Of course not. It was a paroxysm of internal blood and violence. Before that the Scots made a good living exporting soldiers to Ireland to kill English – hardly a model of good neighbourliness.
Once again we see this strange paradox of nationalism renouncing the history of its own nation. In this, as in so much of the Nationalist case, Scottish history is reduced to a sorry tale of “it wisnae me, a big boy did it and ran away”.
Those of us on the other side of the fence seem far more comfortable than the SNP at embracing the totality of our history – the good, the bad and the ugly, and not reducing it to a sterile tale of invented grievance.
Hugh Andrew
Newington Road
Edinburgh
David Fiddimore is quite wrong to equate the two World Wars and to accuse “bishops, priests and church ministers” of somehow being responsible for the carnage of war generally, just because they sincerely sought to bless the combatants as individual human beings.

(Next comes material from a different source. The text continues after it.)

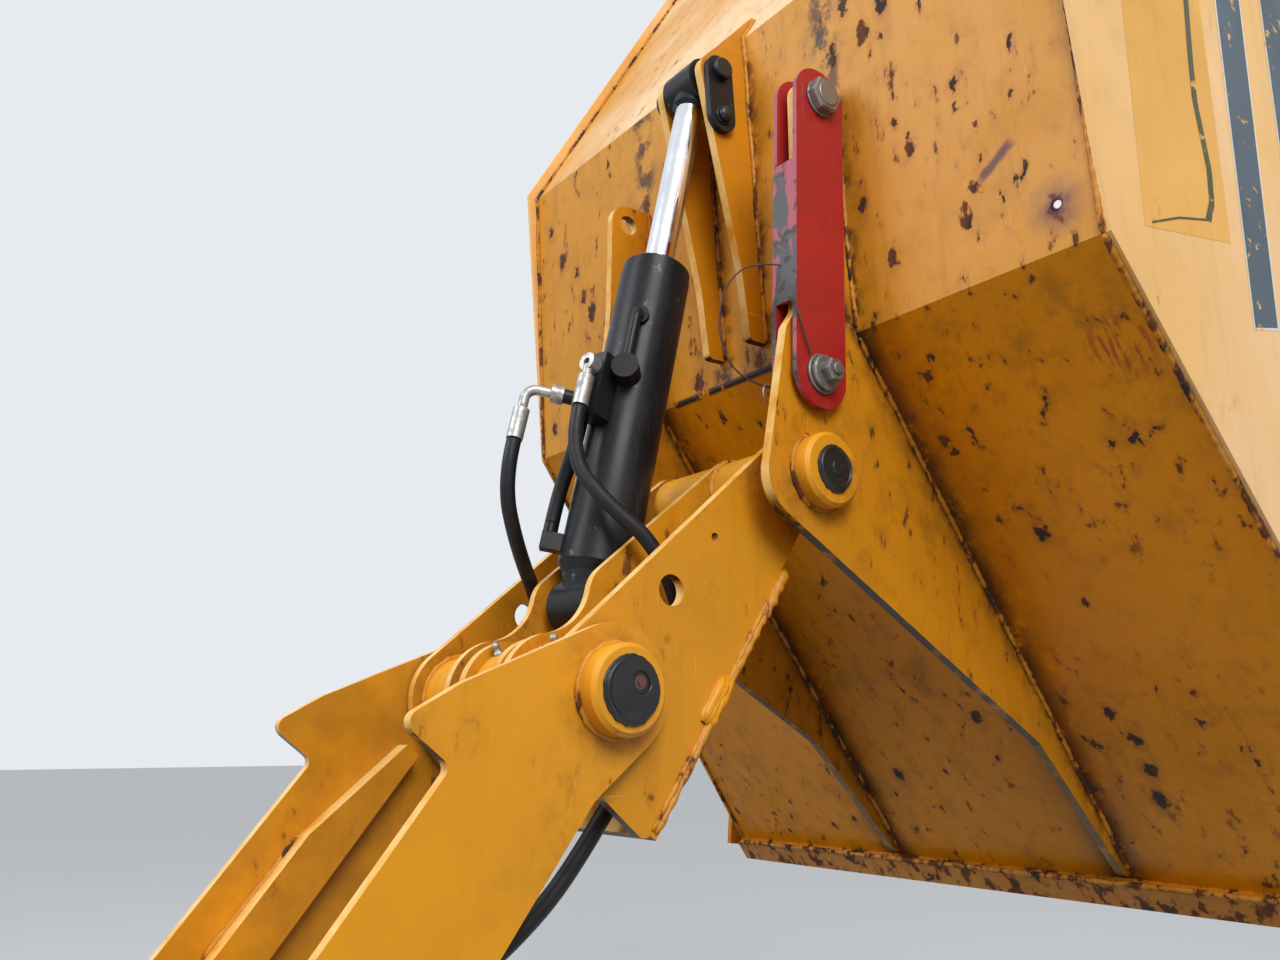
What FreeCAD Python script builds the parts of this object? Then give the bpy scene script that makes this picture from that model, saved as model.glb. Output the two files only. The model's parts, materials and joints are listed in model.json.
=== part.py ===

Everyone agrees that the First World War was a ghastly exercise in futility, but there can have been few wars more justified than the Second World War.
Anyone who thinks otherwise has only to recollect the bestial horrors perpetrated by Nazi Germany, from which occupied Europe had to be liberated at all costs – particularly since Hitler prophesied that the Third Reich would last for 1,000 years.
Not to mention the unprovoked, brutal aggression and cruelty of the Japanese campaign in the Far East.